The average power consumption is calculated by $0.5 \cdot f \cdot V_{dd}^2 \cdot C_{\text{toggle}}$, where $f =$ clock frequency, $V_{dd} =$ supply voltage, and $C_{\text{toggle}} =$ toggling capacitance. The power consumption is unchanged in this scenario. The current through the power distribution network is calculated by the power consumption divided by the supply voltage. Since the power is unchanged and $V_{dd}$ is down by $S$, the total current increases by $1/S$.

Because the wire width is down by $S$ and current increases by $S$, the current density of the power network increases by $1/S^2$. The IR drop increases by $1/S^2$, due to the line resistance increasing by $1/S$ and the supply current also increases by $1/S$. The $L \cdot di/dt$ noise increases by $1/S$ since $L$ not changed; $di$ (current) increases by $1/S$ for the same $dt$ period.

Because the total toggling capacitance per cycle is unchanged, the upper bound of the total on-chip decoupling capacitance is also unchanged, based on Equation (1-3). Since the die size is not changed in Scenario B, the area percentage used for the on-chip decoupling capacitance is also unchanged.

Although the scaling models show unchanged power consumption in Scenario B, for most new microprocessors we see more aggressive transistor number increase or more parallelism used for higher performance. This observation results in more power consumption in new microprocessors. For example, Alpha 21264 (0.35 μm) has 1.63 times more transistors than Alpha 21164 (0.50 μm) (> $1/0.7 = 1.42$ scaling factor assumed in Scenario B), and the power consumption is increased from 50 W to 72 W [1].
Process scaling factor $S$ in Table 1-3 is the ratio of the minimum feature sizes between two process generations. $S$ is about 0.7 [10]. For example, an 0.18 $\mu$m process is scaled to 0.13 $\mu$m for a scaling factor $S$ of about 0.72 (0.13/0.18 = 0.72).

1.7 SUMMARY

This chapter discusses the modeling issues of on-chip power grids.
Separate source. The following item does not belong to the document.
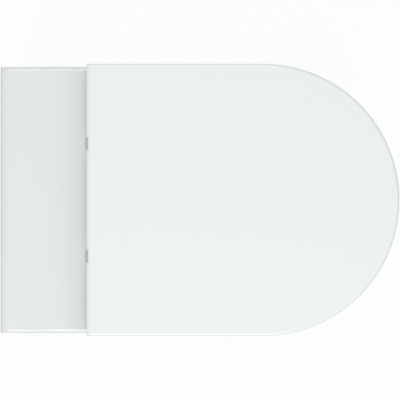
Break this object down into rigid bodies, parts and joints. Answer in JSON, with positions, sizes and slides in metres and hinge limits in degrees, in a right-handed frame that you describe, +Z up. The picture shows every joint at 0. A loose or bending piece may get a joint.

It provides the primary models and characterization results for the resistance, capacitance, and inductance associated with metal lines and vias to route the power distribution network on the chip. The power distribution network, in general, can be characterized as a low-pass $RLC$ filter for the frequency domain analysis.

In addition, the resonant frequency should be removed from the working frequency of the circuit; otherwise, this $RLC$ network will generate a lot of noise. We describe the inductance effects for the on-chip power grid. Usually, very dense and narrow width $V_{ss}$ and $V_{cc}$ lines are interleaved with each other to reduce the inductance.

In general, as a designer of a power grid, you want to increase the capacitance while reducing the resistance and inductance. The latter two parameters are associated with the $IR$ drop and $L \cdot di/dt$ noise.

The capacitance increase for a power grid is implemented by adding intentional decoupling capacitors. In addition, decoupling capacitors are inserted at the noisy nodes of the power distribution network. A CAD algorithm has been proposed to automate this decoupling capacitor insertion process [83].

Finally, we predict future design directions by providing technology scaling models related to power distribution performance and voltage drop based on two different chip improvement scenarios.